BIZARRELY STIRRING
DAVID WILKINS listens to the Polish State Opera of Wroclaw
Some friends of mine, years ago now, had a wonderfully friendly, somewhat
slobbering, face-licking, 'be-my-chum' (and bugger my or your
pedigree!) golden and gorgeous pup that they had named Tosca. Well -- you
might wonder whether animals take on the nature of their owners or their
names. As memory serves, she certainly had dark eyes (don't all dogs?);
she had plenty of fidgety mannerisms, an atavistic capacity for jealousy
and could raise a decent (and neighbour-worrying) growl, wail or bark as
appropriate when her owner chose to desert her appeals for attention to
get on with -- as I guess she saw it -- coddling his cello. But her place
in the household was secure. Fortunately, she must always have known that
she was the real centre of their love. Otherwise, any attempt to establish
her role as 'prima donna dogga' might have resulted in the kind
of wasteful distractions that drive the opera for which she was named to
its daft but ever-engaging conclusion. Puccini's Tosca is easy
enough to love, harder to denigrate and quite impossible to ignore. The
metaphor works: 'Good girl, settle down now. No -- now -- there's a good
girl!'
The Polish State Opera of Wroclaw -- as part of the Visiting Opera enterprise
-- needs to replenish its treasury vaults as much as venues like Eastbourne
need the rare luxury of grand opera. Last year, they brought an innovative
production of La Traviata to the Sussex coast. We are, here, but
a Palestinian boy's turbo-charged slingshot from Glyndebourne but a
peace-process away in terms of affordability and audience profile. This
year's visit -- celebrating the 100th anniversary of Tosca's
premiere, no less -- was, in some ways, a much lazier affair: relying on
the abiding popularity of the work and eschewing any attempt at individual
interpretive quirks.

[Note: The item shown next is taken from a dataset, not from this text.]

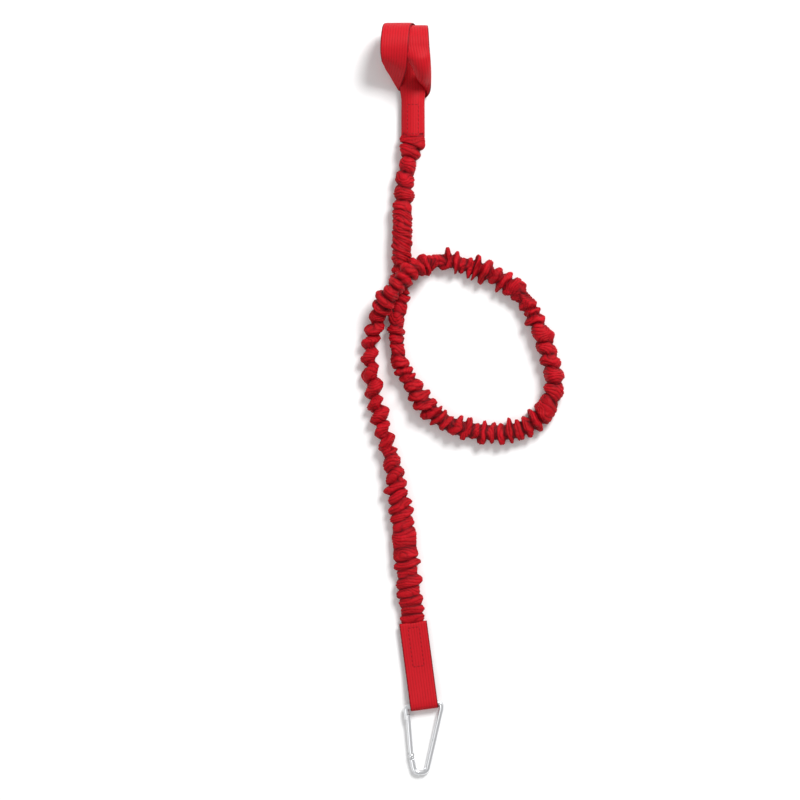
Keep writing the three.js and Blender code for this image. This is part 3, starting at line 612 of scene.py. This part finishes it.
right_turn = [
    station((16.2, -1.05 * INNER, 3.2), (17.1, -1.11 * FOLD, 4), -1),
    station((15.6, -1.08 * INNER, 8.4), (18.4, -0.99 * FOLD, 9), -1),
    station(around(INNER + 0.8, 180, 11), (18.6, -0.78 * FOLD, 16.5), -1),
    station(around(INNER + 0.3, 150, 5), around(1.22 * INNER, 146, 18.3), -1),
    station(around(INNER + 0.1, 122, 0.8), around(1.08 * INNER, 118, 17.9), -1),
]
RIGHT_ANGLES = (92, 62, 31, 0, -30, -60, -90)
right_wrap = [wrap(INNER, degrees, 7.4 - 0.4 * i) for i, degrees in enumerate(RIGHT_ANGLES)]
upper_ply = [
    level(4.8, -0.25 * FOLD, 1.4 + RAISE),
    level(5, -0.48 * FOLD, OVER_BIGHT + RAISE + 0.5, 0.985 * HALF, 1),
    level(5.3, -0.72 * FOLD, OVER_BIGHT + RAISE + 1, 0.95 * HALF, 1),
    level(5.6, -FOLD, OVER_BIGHT + RAISE + 1.6, 0.92 * HALF, 1),
] + [on_tab(TAB_RADIUS + PLIES_APART, y, 1) for y in TAB_ROWS[::-1]]
hitch = strap("hitch_webbing", lower_ply + left_wrap + bight + right_turn + right_wrap + upper_ply,
              lambda x, y, z: HITCH + [x, y, z])
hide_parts("hitch_loop_webbing")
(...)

Okay -- so we've already had Jonathan Miller's
fascist 'take' on the work at the English National Opera and one disparages
novelty of production when it's entirely for its own sake (may the
gods preserve us from an intergalactic Cavaradossi Skywalker!), but playing
it straight does tempt the danger of reducing the work to a somewhat dramatically
unengaging sequence of lovely melody and 'greatest-hits' expectations.